I don’t have kids, but I know how awkward it can be for an adult to try and re-enter the world of childhood. Brooks explains that this has to do with the fact that children don’t think the same way that adults do:
“…the game Harold and his buddies were playing relied on a different way of thinking, what [a psychologist named Emil Bruner] calls the ‘narrative mode.’ Harold and his buddies had now become a team of farmers on a ranch. They had started doing things on it—riding, roping, building, and playing. As stories grew and evolved, it became clear what made sense and what didn’t make sense within the line of the story.”
Recently it’s occurred to me that the reason many people don’t like “doctrine” or “theology” is not because they find it dry or scholastic (though that may be an objection for some, as we addressed a bit yesterday), but because they struggle to understand how the various pieces and beliefs can fit together to form a cohesive whole—a story that explains, “what’s it all mean?”
We might therefore see “doctrine” as a set of LEGO’s. If we think too much like “grown-ups,” we might miss the simple joy in putting the pieces together into something meaningful. I don’t mean to suggest that doctrine is all about creativity—after all, there are some ideas that are true and others that are just plain wrong. But when I read the Scriptures I find that there is a greater sense of connectedness to these ideas than we might first realize.
Doctrine, then, helps us “make something” of the world. By “make something” we mean this in two ways. First, we “make something” of the world in the sense that we think through and make sense of it. Second, we “make something” of the world in the sense that we allow our new understanding to propel us forward, that we might meaningfully contribute to the world as creators and agents of God’s kingdom.
This seems to be at the heart of what Paul says to Timothy in his letter to this young pastor:
16 All Scripture is breathed out by God and profitable for teaching, for reproof, for correction, and for training in righteousness, 17 that the man of God may be complete, equipped for every good work. (2 Timothy 3:16-17)
We can see here that Paul sees Scripture (and, by extension, the doctrines derived from it) as having a role in helping God’s people “make something” of the world. First, because Scripture teaches, reproofs, and corrects, it shapes our intellectual understanding of how the world works and God’s role in it. Second, doctrine helps us “make something” of the world in that it “trains” us “in righteousness,” so that we “may be complete, equipped for every good work.”
If we put these two things together, we see that doctrine isn’t merely about religious education. Doctrine isn’t about a lecture hall; it’s about learning to…well, to “play” again—to have “faith like a child” so that our imaginations might be simultaneously shaped by God’s master story even as we are set free to animate that story in our neighborhoods and families and workplaces and every other inch of creation that belongs to God.
FROM DISNEY TO DOCTRINE
What might this look like, at least on a practical, day-to-day level? Well, since many of you folks have families, it might mean re-learning to enter the imagination of your children. Any of you have little girls? They’re probably still running around the house singing “Let it go…let it go…” until you want to pull your hair out. But what does this mean, really? Let’s return for a second to our “three big questions” from earlier:
- What is the world like?
- What should the world be like?
- How can the world be set right?
Do you think that when Elsa—the main character from Frozen—shrugs off her restrictive upbringing to build her own castle, that this says anything about these three questions? Elsa is basically looking at these questions and saying:
- “The world is full of rules”
- “True happiness comes from freedom”
- “I can attain this happiness if I build my own castle out away from everyone”
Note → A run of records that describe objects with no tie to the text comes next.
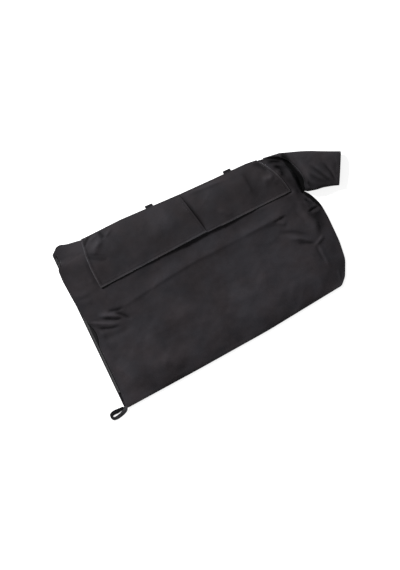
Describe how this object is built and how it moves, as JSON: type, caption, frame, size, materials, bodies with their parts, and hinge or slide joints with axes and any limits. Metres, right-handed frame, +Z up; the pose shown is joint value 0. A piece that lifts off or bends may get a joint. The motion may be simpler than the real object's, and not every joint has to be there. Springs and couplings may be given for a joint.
{
  "type": "blower vacuum collection bag",
  "caption": "Soft zipped cloth bag with a short angled neck sleeve that collects leaves from a garden blower vacuum.",
  "frame": {"origin": "centre of the bounding box at the floor, under the flat back panel", "axes": "+X along the bag from the zip end to the neck end, +Y to the edge with the flaps and strap loops, +Z up from the back panel to the front panel"},
  "size_m": [1.0387, 0.5601, 0.0449],
  "materials": {
    "cloth": "matt woven black cloth",
    "webbing": "ribbed black webbing",
    "zip_tape": "fine woven black tape",
    "zip_teeth": "moulded black plastic",
    "slider_metal": "black lacquered die casting"
  },
  "bodies": {
    "bag": {"front_panel": "cloth", "back_panel": "cloth", "neck_sleeve": "cloth", "left_flap": "cloth", "right_flap": "cloth", "strap_loop_left": "webbing", "strap_loop_right": "webbing", "corner_loop": "webbing", "zip_tape_front": "zip_tape", "zip_tape_back": "zip_tape", "zip_teeth_front": "zip_teeth", "zip_teeth_back": "zip_teeth", "zip_top_stop_front": "zip_teeth", "zip_top_stop_back": "zip_teeth", "zip_bottom_stop": "zip_teeth"},
    "slider": {"zip_slider": "slider_metal"},
    "pull": {"zip_pull": "slider_metal"}
  },
  "joints": [
    {"name": "zip_slide", "type": "slide", "parent": "bag", "child": "slider", "axis": [-0.0776, -0.997, 0], "range_m": [0, 0.438], "deforming": ["zip_teeth_front", "zip_teeth_back"]},
    {"name": "pull_hinge", "type": "hinge", "parent": "slider", "child": "pull", "pos_m": [-0.42091, 0.23848, 0.0085], "axis": [-0.997, 0.0776, 0], "range_deg": [0, 160]}
  ]
}
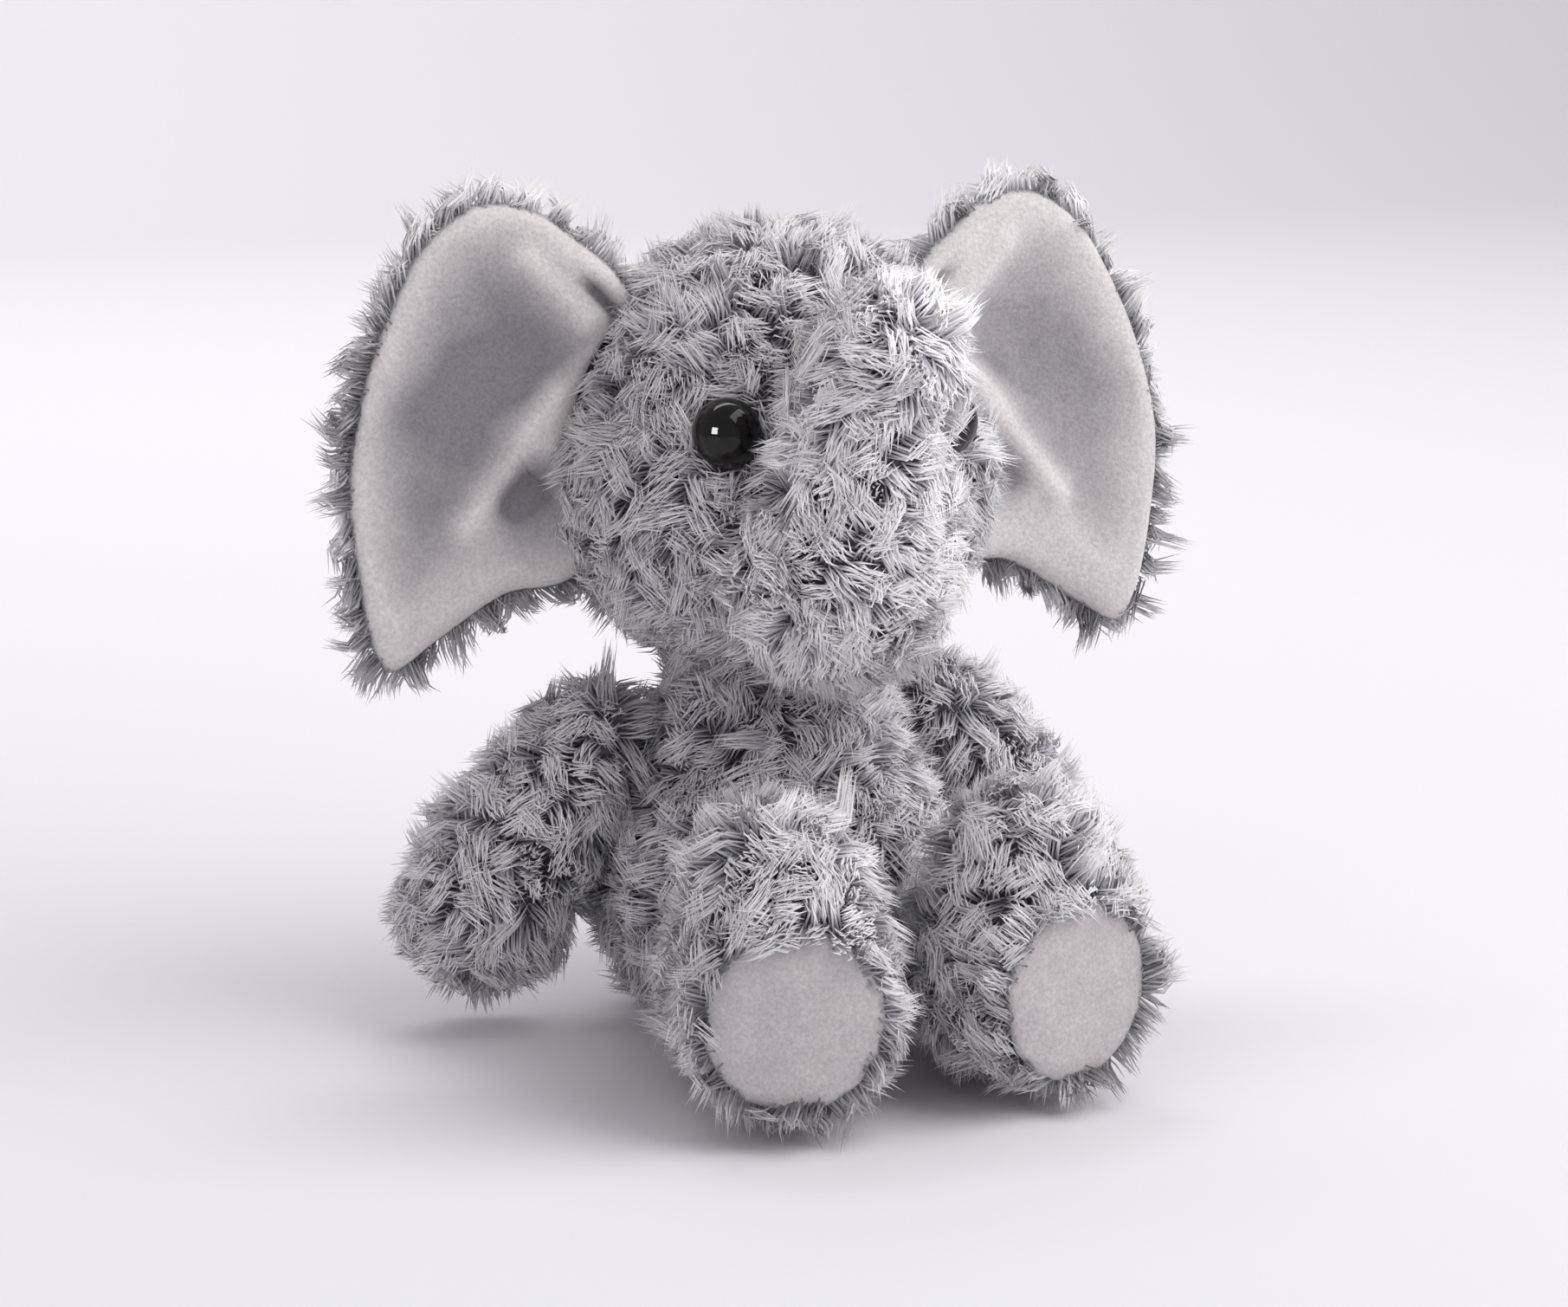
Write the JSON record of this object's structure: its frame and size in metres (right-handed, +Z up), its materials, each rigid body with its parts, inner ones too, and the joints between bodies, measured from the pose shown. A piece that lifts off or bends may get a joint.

And how does that go for Elsa? How does that impact Anna? How are things finally set right—what makes Elsa and Anna live happily ever after?
Those latter questions aren’t “Christianese.” But you’re also not just talking about a Disney movie, either. If you talk about these kinds of questions with your eight-year-old, you’re having a conversation about doctrine, about belief. With enough practice, you can slowly learn to connect and compare the way that the world of Disney compares with the doctrines of the Bible. All fairy tales, for example, elevate the role of self-sacrifice (which is a Christian virtue), though many also emphasize the need to “wish upon a star” and elevate personal happiness as a supreme virtue (which may clash with Christian understandings of sin and the need for a Savior).
I realize this isn’t immediately easy, but it doesn’t take a graduate degree either. Doctrine helps us “make something” of our world, and it can help shape future generations as well.
 David Brooks, The Social Animal, p. 54-5.
 Ibid., 54.
 I’m borrowing this two-pronged metaphor from Andy Crouch’s recent book Culture Making.